Stablecoin Regulation in the Saudi Market: SAMA Framework for Pegged Digital Payment Instruments
SAMA's stablecoin regulation prohibits algorithmic models, mandates 100% reserve backing at Saudi-licensed banks, and requires quarterly attestation — 4 SAR-referenced stablecoin issuers are authorized with SAR 1.2 billion in outstanding supply, while foreign-denominated stablecoins face additional capital and reporting requirements.
Four SAR-referenced stablecoin issuers now operate under SAMA authorization with SAR 1.2 billion in combined outstanding supply. In late 2025, ministerial remarks signaled that stablecoins may move from research to implementation within a supervised policy framework, with a progressive and risk-aware approach allowing stablecoins to operate within existing regulation. SAMA’s stablecoin regulation, a subset of the broader Payment Token Regulatory Framework, takes a deliberately conservative approach: algorithmic stablecoins are effectively prohibited, 100% reserve backing at Saudi-licensed banks is mandatory, and quarterly proof-of-reserves attestation is required. The framework positions SAR stablecoins as a regulated bridge between traditional banking and the Kingdom’s emerging tokenized securities infrastructure.
Regulatory Classification
SAMA classifies stablecoins into three categories based on their value stabilization mechanism:
Asset-Referenced Stablecoins (Permitted): Tokens that maintain price stability through a reserve of assets (fiat currency, government securities, or central bank deposits). This is the only model SAMA permits for Saudi-market stablecoins.

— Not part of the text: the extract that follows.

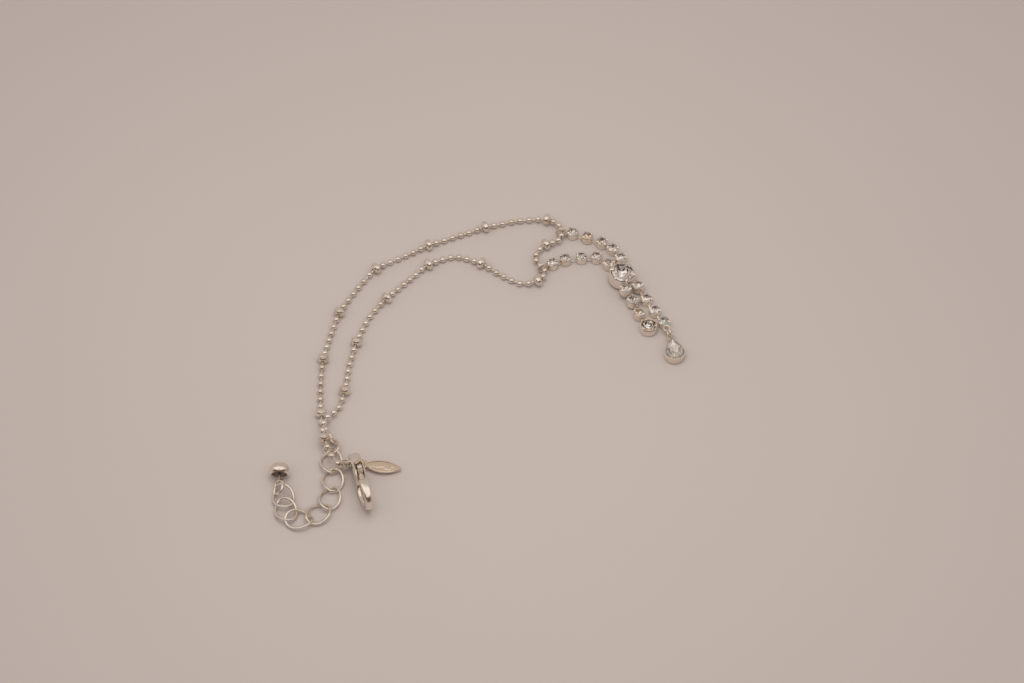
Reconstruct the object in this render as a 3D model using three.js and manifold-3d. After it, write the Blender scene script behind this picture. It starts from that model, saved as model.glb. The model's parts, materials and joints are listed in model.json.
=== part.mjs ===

Algorithmic Stablecoins (Prohibited): Tokens that maintain price stability through automated supply adjustment algorithms without full asset backing. SAMA’s position, articulated in a 2024 circular, states that algorithmic stabilization mechanisms present “unacceptable risks to consumer protection and monetary stability” — a direct response to the TerraUSD collapse. Any entity operating or promoting an algorithmic stablecoin in Saudi Arabia faces enforcement action under SAMA’s financial crime regulations.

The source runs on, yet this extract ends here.